On March 22, 1743, there was a fire in the powder magazine which was near the barracks. Priber was in his cell reading when his guards ran and unlocked his door and yelled for him to make his escape before the magazine exploded. The guards then ran. If the magazine exploded, shells would rain down everywhere and probably knock the barracks down. The magazine exploded, but did not do much damage and the guards soon returned. They found him squatting in the middle of the room with both hands covering the top of his head.
“You ignorant old fool,” one of the guards yelled. “You could have been killed. Why didn’t you run?” Priber said, “I’ve learned when in imminent danger that is the best position to get in.”
The guards know the man is extremely intelligent, but having no common sense. They call him the educated fool. He often plays the devil’s advocate with the soldiers stationed in the barracks. He speaks profanely of all religions, especially the Protestants. He has come to believe that his manuscripts were stolen by the English and is now being used back in Europe as a model for all of the world’s governments. His guards learn to respect the strange little man in their midst. They are amazed at his memory. He can remember every soldiers name after only hearing it once.

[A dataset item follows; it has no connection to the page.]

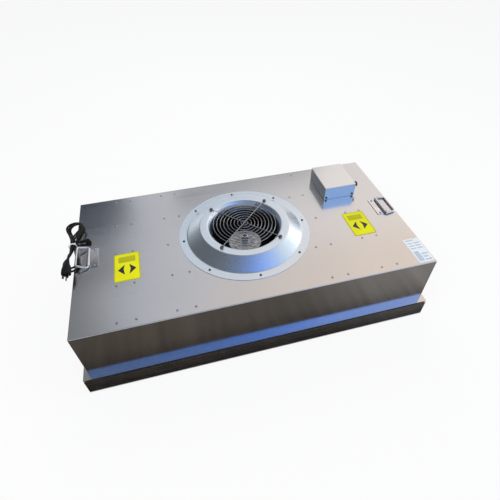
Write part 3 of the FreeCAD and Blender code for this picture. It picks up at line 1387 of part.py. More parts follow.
LYING = -math.degrees(math.asin(number("(barrel_radius - bail_radius - bail_rest) / bail_reach")))
handle_plate("right_handle_plate", FreeCAD.Placement())
handle_plate("left_handle_plate", HALF_TURN)
handle_bail("right_bail", LYING, FreeCAD.Placement())
handle_bail("left_bail", number("bail_lift"), HALF_TURN)
for side, name in ((1, "right"), (-1, "left")):
    heads(f"{name}_handle_screws", handle_screws(side), "top + handle_sheet", ROUND_SIDES, "screw_head",
          "screw_head_height")
    flat_plate(f"{name}_direction_plate", f"{side} * sign_centre_x - sign_width / 2",
               "sign_centre_y - sign_depth / 2", "sign_width", "sign_depth")
flat_plate("rating_plate", "rating_left", "rating_front", "rating_width", "rating_depth")

strain_relief()
power_cord()
cord_hank()
cord_tie()
cord_tail()
plug_body()
plug_pins()

document.recompute()

# ------------------------------------------------------------------------------------------
# Check and write
# ------------------------------------------------------------------------------------------
faults = [item.Label for item in document.Objects if {"Invalid", "Error"} & set(item.State)]
for item in finished:
    if item.Shape.isNull() or not item.Shape.isValid() or not item.Shape.Solids:
        faults.append(item.Label)
if faults:
    raise RuntimeError(f"these failed: {sorted(set(faults))}")
os.makedirs("parts", exist_ok=True)
for item in finished:
    item.Shape.exportStep(f"parts/{item.Label}.step")
print(len(finished), "sub-parts written")
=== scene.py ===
import math
import bmesh
import bpy
from mathutils import Matrix, Vector


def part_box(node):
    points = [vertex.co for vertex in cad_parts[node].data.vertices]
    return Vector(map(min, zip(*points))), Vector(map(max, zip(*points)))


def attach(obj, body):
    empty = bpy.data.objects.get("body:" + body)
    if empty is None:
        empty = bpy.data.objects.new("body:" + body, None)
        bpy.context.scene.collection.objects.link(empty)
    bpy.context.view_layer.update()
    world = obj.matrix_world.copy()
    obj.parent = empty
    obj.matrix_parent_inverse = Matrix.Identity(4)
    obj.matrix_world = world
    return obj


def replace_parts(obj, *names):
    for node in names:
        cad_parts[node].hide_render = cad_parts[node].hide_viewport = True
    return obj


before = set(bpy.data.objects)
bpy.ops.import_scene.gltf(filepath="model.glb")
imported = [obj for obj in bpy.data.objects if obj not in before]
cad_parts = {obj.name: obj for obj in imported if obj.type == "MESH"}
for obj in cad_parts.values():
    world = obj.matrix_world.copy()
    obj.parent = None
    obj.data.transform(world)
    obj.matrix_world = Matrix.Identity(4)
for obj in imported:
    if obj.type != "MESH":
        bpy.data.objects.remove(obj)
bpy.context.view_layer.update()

# ------------------------------------------------------------------------------------------
# Camera
# A wide lens 1.2 metres above the floor, in front of the unit and a little left of its
# middle. It looks down at about 45 degrees and some 15 degrees to the right.
# ------------------------------------------------------------------------------------------
eye = bpy.data.objects.new("camera", bpy.data.cameras.new("camera"))
bpy.context.collection.objects.link(eye)
eye.data.lens, eye.data.sensor_width = 27.494, 36.0
eye.data.shift_x, eye.data.shift_y = -0.00899, -0.01797
eye.location = (-0.21678, -0.96908, 1.18623)
eye.rotation_euler = [math.radians(angle) for angle in (45.793, 0.212, -14.801)]
bpy.context.scene.camera = eye
bpy.context.scene.view_settings.view_transform = "Standard"

# ------------------------------------------------------------------------------------------
# Studio
# A white floor under a white sky, pale even light and three lamps. Polished sheet shows
# what stands round it, so coloured studio flats stand where it mirrors them.
# ------------------------------------------------------------------------------------------
def add(tree, kind, feeds=None, **settings):
    """A node with its settings and with values or other nodes' outputs on its inputs."""
    node = tree.nodes.new(kind)
    for name, value in settings.items():
        setattr(node, name, value)
    for socket, value in (feeds or {}).items():
        if isinstance(value, tuple) and isinstance(value[0], bpy.types.Node):
            tree.links.new(value[0].outputs[value[1]], node.inputs[socket])
        else:
            node.inputs[socket].default_value = value
    return node


def seen_white(tree):
    """1 for a ray that the camera, a mirror or a glass sends, and 0 for a ray of light."""
    path = add(tree, "ShaderNodeLightPath")
    either = add(tree, "ShaderNodeMath", {0: (path, "Is Camera Ray"), 1: (path, "Is Glossy Ray")},
                 operation="MAXIMUM")
    return add(tree, "ShaderNodeMath", {0: (either, 0), 1: (path, "Is Transmission Ray")},
               operation="MAXIMUM")


def board(name, corners):
    """A flat sheet through its corners that is part of the studio and not of the unit."""
    mesh = bpy.data.meshes.new(name)
    mesh.from_pydata(corners, [], [tuple(range(len(corners)))])
    sheet = bpy.data.objects.new(name, mesh)
    bpy.context.collection.objects.link(sheet)
    return sheet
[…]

He came down with a fever in 1744 and died. Some historians say Priber died in 1751. Christian Gottleib Priber rests in an unmarked grave in Frederica, Georgia today. Other historians indicate he was buried on Saint Simon’s Island off the coast of Georgia.
When missionaries begin to arrive, they are surprised at how much the Cherokees already know about the Bible. Priber had taught them all of the Bible stories and the missionaries found the Cherokees the easiest tribe to convert because of this.